#### What you are asked to do
Work through the records below and tally every line containing "JSON". Reply with the total alone.

#### Recorded information
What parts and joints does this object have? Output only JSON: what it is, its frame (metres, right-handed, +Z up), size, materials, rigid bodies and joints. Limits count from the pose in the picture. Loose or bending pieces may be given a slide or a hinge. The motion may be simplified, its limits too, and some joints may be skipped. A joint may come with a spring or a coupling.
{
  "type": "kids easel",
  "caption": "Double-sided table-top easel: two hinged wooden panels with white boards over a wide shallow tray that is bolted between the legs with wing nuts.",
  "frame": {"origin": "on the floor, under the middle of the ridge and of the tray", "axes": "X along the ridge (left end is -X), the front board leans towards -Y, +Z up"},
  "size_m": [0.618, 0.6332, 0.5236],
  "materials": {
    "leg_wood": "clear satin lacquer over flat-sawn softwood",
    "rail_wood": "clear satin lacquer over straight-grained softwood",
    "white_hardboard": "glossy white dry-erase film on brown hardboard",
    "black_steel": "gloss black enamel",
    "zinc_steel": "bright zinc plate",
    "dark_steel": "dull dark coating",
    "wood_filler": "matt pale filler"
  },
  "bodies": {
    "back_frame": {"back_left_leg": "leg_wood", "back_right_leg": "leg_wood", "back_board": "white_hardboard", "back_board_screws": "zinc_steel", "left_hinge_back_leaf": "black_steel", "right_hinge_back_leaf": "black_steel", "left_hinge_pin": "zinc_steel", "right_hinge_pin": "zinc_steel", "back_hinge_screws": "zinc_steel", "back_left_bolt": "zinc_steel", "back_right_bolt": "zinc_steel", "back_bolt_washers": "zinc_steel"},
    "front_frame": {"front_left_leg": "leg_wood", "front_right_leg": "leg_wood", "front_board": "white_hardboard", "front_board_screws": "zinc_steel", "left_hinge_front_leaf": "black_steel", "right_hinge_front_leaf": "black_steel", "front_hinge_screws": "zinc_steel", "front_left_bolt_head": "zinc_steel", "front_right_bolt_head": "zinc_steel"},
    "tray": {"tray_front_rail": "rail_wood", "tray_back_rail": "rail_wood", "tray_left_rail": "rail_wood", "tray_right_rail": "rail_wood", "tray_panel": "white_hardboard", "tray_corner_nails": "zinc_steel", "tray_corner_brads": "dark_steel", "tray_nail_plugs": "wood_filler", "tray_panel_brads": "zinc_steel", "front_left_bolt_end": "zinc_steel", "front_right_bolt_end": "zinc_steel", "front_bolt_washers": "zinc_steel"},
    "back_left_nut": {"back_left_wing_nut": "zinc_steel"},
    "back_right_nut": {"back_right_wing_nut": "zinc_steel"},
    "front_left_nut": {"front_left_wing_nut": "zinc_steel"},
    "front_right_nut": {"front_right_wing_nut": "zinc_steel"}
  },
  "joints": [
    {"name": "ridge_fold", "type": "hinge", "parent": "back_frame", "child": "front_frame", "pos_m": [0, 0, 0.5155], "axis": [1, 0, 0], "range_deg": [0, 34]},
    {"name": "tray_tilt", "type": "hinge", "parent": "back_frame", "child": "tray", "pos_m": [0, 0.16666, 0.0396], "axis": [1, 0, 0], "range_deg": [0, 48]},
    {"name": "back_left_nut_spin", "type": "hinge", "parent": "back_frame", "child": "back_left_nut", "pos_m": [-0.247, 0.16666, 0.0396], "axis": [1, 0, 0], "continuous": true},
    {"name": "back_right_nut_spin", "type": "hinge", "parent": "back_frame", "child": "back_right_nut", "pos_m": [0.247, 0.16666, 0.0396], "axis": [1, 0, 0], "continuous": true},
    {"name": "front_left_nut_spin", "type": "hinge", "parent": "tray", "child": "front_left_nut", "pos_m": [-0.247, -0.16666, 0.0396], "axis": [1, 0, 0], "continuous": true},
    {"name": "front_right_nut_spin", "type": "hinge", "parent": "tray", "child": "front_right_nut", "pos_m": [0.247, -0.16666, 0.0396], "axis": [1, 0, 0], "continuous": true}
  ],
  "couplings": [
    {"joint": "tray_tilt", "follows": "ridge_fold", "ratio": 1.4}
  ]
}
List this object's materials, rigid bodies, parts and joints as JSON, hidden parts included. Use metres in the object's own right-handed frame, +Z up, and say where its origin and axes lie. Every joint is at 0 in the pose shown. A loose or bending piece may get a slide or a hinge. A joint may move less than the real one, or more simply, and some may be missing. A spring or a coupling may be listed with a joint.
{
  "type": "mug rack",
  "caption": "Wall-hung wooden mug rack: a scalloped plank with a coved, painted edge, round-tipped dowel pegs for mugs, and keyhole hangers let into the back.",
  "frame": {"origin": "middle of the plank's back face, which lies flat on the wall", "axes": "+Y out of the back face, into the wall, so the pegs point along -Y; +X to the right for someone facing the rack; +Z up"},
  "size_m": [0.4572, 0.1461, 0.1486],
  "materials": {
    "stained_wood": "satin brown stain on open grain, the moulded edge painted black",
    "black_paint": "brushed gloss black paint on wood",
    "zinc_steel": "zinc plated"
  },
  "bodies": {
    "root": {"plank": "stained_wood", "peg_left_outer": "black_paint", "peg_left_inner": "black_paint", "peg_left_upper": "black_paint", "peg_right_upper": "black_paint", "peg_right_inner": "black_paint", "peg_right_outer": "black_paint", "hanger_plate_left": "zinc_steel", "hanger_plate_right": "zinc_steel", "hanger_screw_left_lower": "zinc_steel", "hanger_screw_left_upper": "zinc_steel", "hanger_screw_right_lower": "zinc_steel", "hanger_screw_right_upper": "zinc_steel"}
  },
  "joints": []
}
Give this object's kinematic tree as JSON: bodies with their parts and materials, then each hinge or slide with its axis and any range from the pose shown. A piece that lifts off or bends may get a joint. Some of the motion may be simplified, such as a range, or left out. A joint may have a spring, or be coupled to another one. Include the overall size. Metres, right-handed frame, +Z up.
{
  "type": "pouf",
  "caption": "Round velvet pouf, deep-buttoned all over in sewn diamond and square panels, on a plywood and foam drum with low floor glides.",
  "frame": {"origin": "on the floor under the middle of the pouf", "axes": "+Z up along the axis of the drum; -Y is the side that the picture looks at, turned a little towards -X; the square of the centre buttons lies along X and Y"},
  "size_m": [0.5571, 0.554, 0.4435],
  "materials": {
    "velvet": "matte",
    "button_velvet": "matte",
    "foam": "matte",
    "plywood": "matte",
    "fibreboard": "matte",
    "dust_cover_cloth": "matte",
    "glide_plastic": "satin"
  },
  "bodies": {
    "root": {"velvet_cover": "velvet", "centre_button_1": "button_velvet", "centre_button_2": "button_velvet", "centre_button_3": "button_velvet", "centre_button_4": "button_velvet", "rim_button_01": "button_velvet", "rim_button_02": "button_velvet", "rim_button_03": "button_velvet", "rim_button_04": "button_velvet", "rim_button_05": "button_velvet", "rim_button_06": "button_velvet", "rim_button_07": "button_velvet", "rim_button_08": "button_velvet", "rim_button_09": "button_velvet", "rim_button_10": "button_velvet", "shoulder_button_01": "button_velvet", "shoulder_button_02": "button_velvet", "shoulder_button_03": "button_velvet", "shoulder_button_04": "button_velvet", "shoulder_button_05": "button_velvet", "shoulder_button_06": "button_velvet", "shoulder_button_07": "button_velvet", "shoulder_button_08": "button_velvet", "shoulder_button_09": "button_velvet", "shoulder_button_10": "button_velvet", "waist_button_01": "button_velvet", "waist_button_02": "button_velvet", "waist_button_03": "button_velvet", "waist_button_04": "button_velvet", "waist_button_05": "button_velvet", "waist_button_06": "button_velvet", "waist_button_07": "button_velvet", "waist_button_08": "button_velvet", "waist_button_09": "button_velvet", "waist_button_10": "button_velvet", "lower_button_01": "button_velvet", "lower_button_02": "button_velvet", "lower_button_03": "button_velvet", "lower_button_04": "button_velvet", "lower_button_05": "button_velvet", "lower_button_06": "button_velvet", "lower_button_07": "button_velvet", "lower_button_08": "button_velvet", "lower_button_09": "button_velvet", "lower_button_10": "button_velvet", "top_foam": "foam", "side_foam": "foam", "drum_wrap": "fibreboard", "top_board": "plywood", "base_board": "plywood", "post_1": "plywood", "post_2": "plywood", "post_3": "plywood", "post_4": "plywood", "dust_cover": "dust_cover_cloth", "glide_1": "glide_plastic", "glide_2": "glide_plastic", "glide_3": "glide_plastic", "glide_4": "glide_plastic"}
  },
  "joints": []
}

#### Full output
3